In a study yet to be published in the Clinical Journal of the American Society Nephrology (CJASN), researchers reveal that the risk of developing kidney disease is higher in people with metabolic syndrome.
A cluster of medical disorders that raises the risk of heart disease, diabetes, stroke, and premature death is referred to as a metabolic disorder. A patient diagnosed with this health condition exhibits 3 or more of these characteristic symptioms, including increased blood pressure, surplus body fat around the waist/abdomen, increased blood sugar, low amounts of good cholesterol, and increased fatty acid levels.

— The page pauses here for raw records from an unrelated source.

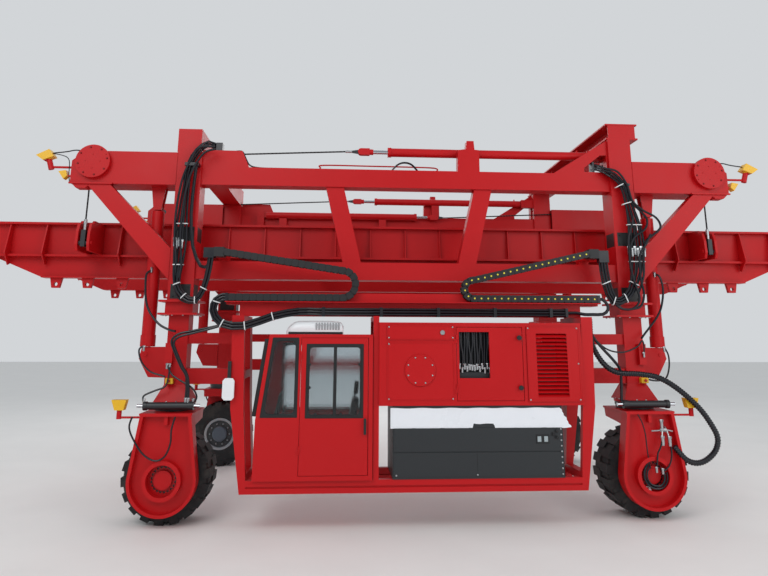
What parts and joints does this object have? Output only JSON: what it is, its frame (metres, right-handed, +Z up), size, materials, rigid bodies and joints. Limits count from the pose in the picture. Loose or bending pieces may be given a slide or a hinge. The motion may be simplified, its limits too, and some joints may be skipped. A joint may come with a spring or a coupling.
{
  "type": "mobile straddle carrier",
  "caption": "Four-wheeled straddle carrier with telescopic legs, side cab and engine housing, hoist cylinders and a long rope-hung container spreader.",
  "frame": {"origin": "middle of the machine's bounding box, on the ground", "axes": "+X along the machine towards the engine end, +Y across it away from the cab, +Z up"},
  "size_m": [13.7, 5.737, 6.0599],
  "materials": {
    "red_paint": "semi-gloss signal red paint",
    "housing_red": "semi-gloss signal red paint on sheet",
    "black_rubber": "matt black rubber",
    "tyre_rubber": "matt black solid tyre",
    "dark_steel": "dark machine paint",
    "rim_paint": "dark grey wheel paint",
    "guide_plastic": "black guide plastic",
    "hose_rubber": "black hydraulic hose",
    "wire_rope": "greased wire rope",
    "chrome_rod": "hard chrome",
    "clear_glass": "clear safety glass",
    "seat_cloth": "dark grey cloth",
    "cab_plastic": "dark grey moulded plastic",
    "white_plastic": "white moulded plastic",
    "box_grey": "dark grey powder coat",
    "cast_engine": "cast iron",
    "lamp_yellow": "yellow lamp housing"
  },
  "bodies": {
    "upper_frame": {"near_truss": "red_paint", "far_truss": "red_paint", "cross_beams": "red_paint", "leg_sleeves": "red_paint", "slide_pads": "guide_plastic", "rope_sheaves": "dark_steel", "sheave_covers": "red_paint", "near_hoist_barrels": "red_paint", "far_hoist_barrels": "red_paint", "rope_runs": "wire_rope", "rope_falls": "wire_rope", "lift_barrels": "red_paint", "upper_lamps": "lamp_yellow", "upper_hoses": "hose_rubber"},
    "near_lower": {"near_legs": "red_paint", "near_lift_rods": "chrome_rod", "near_slewing_gear": "dark_steel", "platform_frame": "red_paint", "cable_tray": "red_paint", "cab_shell": "red_paint", "cab_windows": "clear_glass", "driver_seat": "seat_cloth", "cab_console": "cab_plastic", "cooler_unit": "white_plastic", "engine_housing": "housing_red", "engine_block": "cast_engine", "power_box": "box_grey", "left_cable_chain": "black_rubber", "right_cable_chain": "black_rubber", "lower_hoses": "hose_rubber", "side_mirror": "white_plastic"},
    "far_lower": {"far_legs": "red_paint", "far_lift_rods": "chrome_rod", "far_slewing_gear": "dark_steel"},
    "cab_door": {"cab_door": "red_paint", "door_windows": "clear_glass"},
    "housing_door": {"housing_door": "housing_red"},
    "spreader": {"spreader_frame": "red_paint", "spreader_girders": "red_paint", "rope_anchors": "red_paint"},
    "near_left_fork": {"near_left_fork": "red_paint"},
    "near_left_wheel": {"near_left_rim": "rim_paint", "near_left_tyre": "tyre_rubber"},
    "near_left_hoist_rod": {"near_left_rod": "chrome_rod"},
    "near_right_fork": {"near_right_fork": "red_paint"},
    "near_right_wheel": {"near_right_rim": "rim_paint", "near_right_tyre": "tyre_rubber"},
    "near_right_hoist_rod": {"near_right_rod": "chrome_rod"},
    "far_left_fork": {"far_left_fork": "red_paint"},
    "far_left_wheel": {"far_left_rim": "rim_paint", "far_left_tyre": "tyre_rubber"},
    "far_left_hoist_rod": {"far_left_rod": "chrome_rod"},
    "far_right_fork": {"far_right_fork": "red_paint"},
    "far_right_wheel": {"far_right_rim": "rim_paint", "far_right_tyre": "tyre_rubber"},
    "far_right_hoist_rod": {"far_right_rod": "chrome_rod"}
  },
  "joints": [
    {"name": "near_lift", "type": "slide", "parent": "upper_frame", "child": "near_lower", "axis": [0, 0, -1], "range_m": [0, 1.1], "deforming": ["left_cable_chain", "right_cable_chain"]},
    {"name": "far_lift", "type": "slide", "parent": "upper_frame", "child": "far_lower", "axis": [0, 0, -1], "range_m": [0, 1.1]},
    {"name": "spreader_hoist", "type": "slide", "parent": "upper_frame", "child": "spreader", "axis": [0, 0, -1], "range_m": [0, 2.1], "deforming": ["rope_falls", "rope_runs"]},
    {"name": "near_left_rod_slide", "type": "slide", "parent": "upper_frame", "child": "near_left_hoist_rod", "axis": [-1, 0, 0], "range_m": [0, 2.1]},
    {"name": "near_right_rod_slide", "type": "slide", "parent": "upper_frame", "child": "near_right_hoist_rod", "axis": [1, 0, 0], "range_m": [0, 2.1]},
    {"name": "far_left_rod_slide", "type": "slide", "parent": "upper_frame", "child": "far_left_hoist_rod", "axis": [-1, 0, 0], "range_m": [0, 2.1]},
    {"name": "far_right_rod_slide", "type": "slide", "parent": "upper_frame", "child": "far_right_hoist_rod", "axis": [1, 0, 0], "range_m": [0, 2.1]},
    {"name": "near_left_steer", "type": "hinge", "parent": "near_lower", "child": "near_left_fork", "pos_m": [-3.5, -1.9675, 1.56], "axis": [0, 0, 1], "range_deg": [-50, 50]},
    {"name": "near_left_roll", "type": "hinge", "parent": "near_left_fork", "child": "near_left_wheel", "pos_m": [-3.5, -1.9675, 0.62], "axis": [0, 1, 0], "continuous": true},
    {"name": "near_right_steer", "type": "hinge", "parent": "near_lower", "child": "near_right_fork", "pos_m": [3.5, -1.9675, 1.56], "axis": [0, 0, 1], "range_deg": [-50, 50]},
    {"name": "near_right_roll", "type": "hinge", "parent": "near_right_fork", "child": "near_right_wheel", "pos_m": [3.5, -1.9675, 0.62], "axis": [0, 1, 0], "continuous": true},
    {"name": "far_left_steer", "type": "hinge", "parent": "far_lower", "child": "far_left_fork", "pos_m": [-3.5, 2.3325, 1.56], "axis": [0, 0, 1], "range_deg": [-50, 50]},
    {"name": "far_left_roll", "type": "hinge", "parent": "far_left_fork", "child": "far_left_wheel", "pos_m": [-3.5, 2.3325, 0.62], "axis": [0, 1, 0], "continuous": true},
    {"name": "far_right_steer", "type": "hinge", "parent": "far_lower", "child": "far_right_fork", "pos_m": [3.5, 2.3325, 1.56], "axis": [0, 0, 1], "range_deg": [-50, 50]},
    {"name": "far_right_roll", "type": "hinge", "parent": "far_right_fork", "child": "far_right_wheel", "pos_m": [3.5, 2.3325, 0.62], "axis": [0, 1, 0], "continuous": true},
    {"name": "cab_door_swing", "type": "hinge", "parent": "near_lower", "child": "cab_door", "pos_m": [-1.617, -2.8275, 1.64], "axis": [0, 0, -1], "range_deg": [0, 95]},
    {"name": "housing_door_swing", "type": "hinge", "parent": "near_lower", "child": "housing_door", "pos_m": [0.583, -2.8175, 2.2], "axis": [0, 0, -1], "range_deg": [0, 110]}
  ],
  "couplings": [
    {"joint": "far_lift", "follows": "near_lift", "ratio": 1},
    {"joint": "near_left_rod_slide", "follows": "spreader_hoist", "ratio": 1},
    {"joint": "near_right_rod_slide", "follows": "spreader_hoist", "ratio": 1},
    {"joint": "far_left_rod_slide", "follows": "spreader_hoist", "ratio": 1},
    {"joint": "far_right_rod_slide", "follows": "spreader_hoist", "ratio": 1}
  ]
}
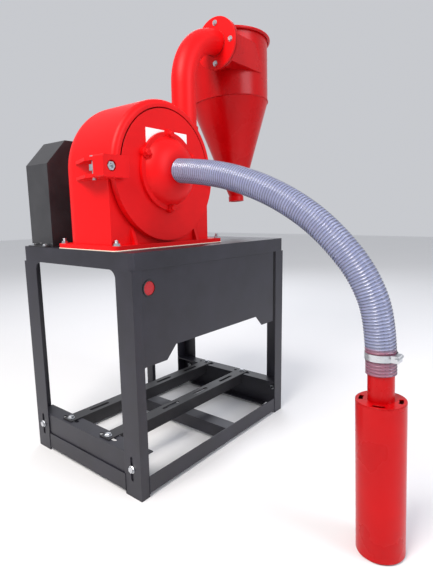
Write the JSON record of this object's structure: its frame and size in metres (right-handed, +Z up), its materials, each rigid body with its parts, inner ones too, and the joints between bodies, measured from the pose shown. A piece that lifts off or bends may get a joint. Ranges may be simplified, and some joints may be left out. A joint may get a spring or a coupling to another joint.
{
  "type": "hammer mill",
  "caption": "Self-priming hammer mill on a bolted steel stand, with hinged door, suction hose and nozzle, belt guard, and a discharge pipe to a cyclone.",
  "frame": {"origin": "centre of the stand's footprint on the floor", "axes": "+X to the right along the front, +Y to the back, +Z up; the door and the hose face -Y"},
  "size_m": [0.916, 1.0383, 1.3205],
  "materials": {
    "frame_paint": "satin charcoal powder coat",
    "rail_paint": "satin black paint",
    "guard_paint": "satin dark grey paint",
    "red_paint": "gloss red paint",
    "zinc": "bright zinc plating",
    "steel": "machined",
    "cast_iron": "as cast, machined grooves",
    "rubber": "matte",
    "hose_plastic": "translucent, wire reinforced",
    "black_plastic": "matte",
    "red_plastic": "gloss",
    "plate_white": "satin, blank"
  },
  "bodies": {
    "stand": {"leg_front_left": "frame_paint", "leg_front_right": "frame_paint", "leg_rear_left": "frame_paint", "leg_rear_right": "frame_paint", "deck": "frame_paint", "front_panel": "frame_paint", "base_rail_front": "frame_paint", "base_rail_rear": "frame_paint", "base_rail_left": "frame_paint", "base_rail_right": "frame_paint", "base_rail_middle": "frame_paint", "rear_post": "frame_paint", "switch_bezel": "black_plastic", "mill_housing": "red_paint", "housing_bolts": "zinc", "bearing_housing": "red_paint", "shaft_bearings": "steel", "screen": "steel", "door_pins": "zinc", "belt_guard": "guard_paint", "guard_bolts": "zinc", "discharge_elbow": "red_paint", "flange_gasket": "rubber", "flange_bolts": "zinc", "cyclone_body": "red_paint", "cyclone_rim": "red_paint", "cyclone_outlet": "red_paint"},
    "switch_button": {"switch_button": "red_plastic"},
    "motor_cradle": {"cradle_beam_left": "frame_paint", "cradle_beam_right": "frame_paint", "cradle_bolts": "zinc"},
    "motor_rail_front": {"motor_rail_front": "rail_paint", "motor_rail_bolts_front": "zinc"},
    "motor_rail_rear": {"motor_rail_rear": "rail_paint", "motor_rail_bolts_rear": "zinc"},
    "rotor": {"rotor_shaft": "steel", "rotor_discs": "steel", "hammer_pins": "steel", "hammer_spacers": "steel", "fan": "steel", "drive_pulley": "cast_iron", "shaft_nuts": "zinc"},
    "hammer_row_1": {"hammer_row_1": "steel"},
    "hammer_row_2": {"hammer_row_2": "steel"},
    "hammer_row_3": {"hammer_row_3": "steel"},
    "hammer_row_4": {"hammer_row_4": "steel"},
    "door": {"door": "red_paint", "door_seal": "rubber", "inlet_bell": "red_paint", "bell_bolts": "zinc", "nameplate": "plate_white", "hinge_eye_bolt": "zinc", "hinge_nuts": "zinc", "suction_hose": "hose_plastic", "hose_clamp": "zinc", "nozzle_neck": "red_paint", "nozzle_sleeve": "red_paint", "nozzle_cap": "red_paint"},
    "latch": {"latch_swing_bolt": "zinc", "latch_hand_nut": "red_paint"}
  },
  "joints": [
    {"name": "switch_press", "type": "slide", "parent": "stand", "child": "switch_button", "axis": [0, 1, 0], "range_m": [0, 0.005], "stiffness_N_per_m": 600},
    {"name": "cradle_height", "type": "slide", "parent": "stand", "child": "motor_cradle", "axis": [0, 0, 1], "range_m": [-0.02, 0.025]},
    {"name": "front_rail_adjust", "type": "slide", "parent": "motor_cradle", "child": "motor_rail_front", "axis": [0, 1, 0], "range_m": [-0.02, 0.02]},
    {"name": "rear_rail_adjust", "type": "slide", "parent": "motor_cradle", "child": "motor_rail_rear", "axis": [0, 1, 0], "range_m": [-0.02, 0.02]},
    {"name": "rotor_spin", "type": "hinge", "parent": "stand", "child": "rotor", "pos_m": [-0.148, 0, 0.814], "axis": [0, 1, 0], "continuous": true},
    {"name": "hammer_swing_1", "type": "hinge", "parent": "rotor", "child": "hammer_row_1", "pos_m": [-0.09709, -0.137, 0.86491], "axis": [0, 1, 0], "range_deg": [-155, 10]},
    {"name": "hammer_swing_2", "type": "hinge", "parent": "rotor", "child": "hammer_row_2", "pos_m": [-0.19891, -0.137, 0.86491], "axis": [0, 1, 0], "range_deg": [-10, 155]},
    {"name": "hammer_swing_3", "type": "hinge", "parent": "rotor", "child": "hammer_row_3", "pos_m": [-0.19891, -0.137, 0.76309], "axis": [0, 1, 0], "range_deg": [-60, 120]},
    {"name": "hammer_swing_4", "type": "hinge", "parent": "rotor", "child": "hammer_row_4", "pos_m": [-0.09709, -0.137, 0.76309], "axis": [0, 1, 0], "range_deg": [-120, 60]},
    {"name": "door_hinge", "type": "hinge", "parent": "stand", "child": "door", "pos_m": [-0.345, -0.131, 0.814], "axis": [0, 0, -1], "range_deg": [0, 100]},
    {"name": "latch_swing", "type": "hinge", "parent": "stand", "child": "latch", "pos_m": [0.047, -0.131, 0.814], "axis": [0, 0, -1], "range_deg": [0, 90]}
  ]
}
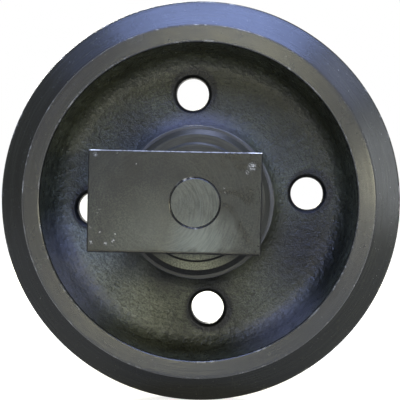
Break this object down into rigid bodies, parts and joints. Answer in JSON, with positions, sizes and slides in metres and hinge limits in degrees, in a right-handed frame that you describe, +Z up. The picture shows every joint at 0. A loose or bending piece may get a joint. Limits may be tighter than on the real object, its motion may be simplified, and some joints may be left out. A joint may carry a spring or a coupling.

The researchers reviewed medical literature and gathered information from 11 studies that assessed the association of metabolic syndrome with kidney disease. The study conducted by Sankar Navaneethan, MD (Cleveland Clinic) and his colleagues included 30,416 individuals from various ethnic groups. They found that:
• The risk of developing kidney disease, especially lower kidney disease, was 55% higher in people with metabolic syndrome.
• The development of kidney disease is associated with individual components of metabolic syndrome.
• A rise in the number of components of metabolic syndrome increased the risk of kidney disease.
Dr. Navaneethan said, “Primary care physicians may need to consider using metabolic syndrome as a marker to identify patients at higher risk of developing kidney disease.”
Kidney disease may be prevented by appropriate management and prevention of metabolic syndrome by methods such as losing excess body weight, eating a healthy diet, exercising, and decreasing blood pressure, cholesterol, and blood sugar.
Although certain clinical studies conducted previously have already examined the effects of decreasing blood pressure and blood sugar on kidney function, the effects of exercise and weight loss on kidney function are yet to be evaluated.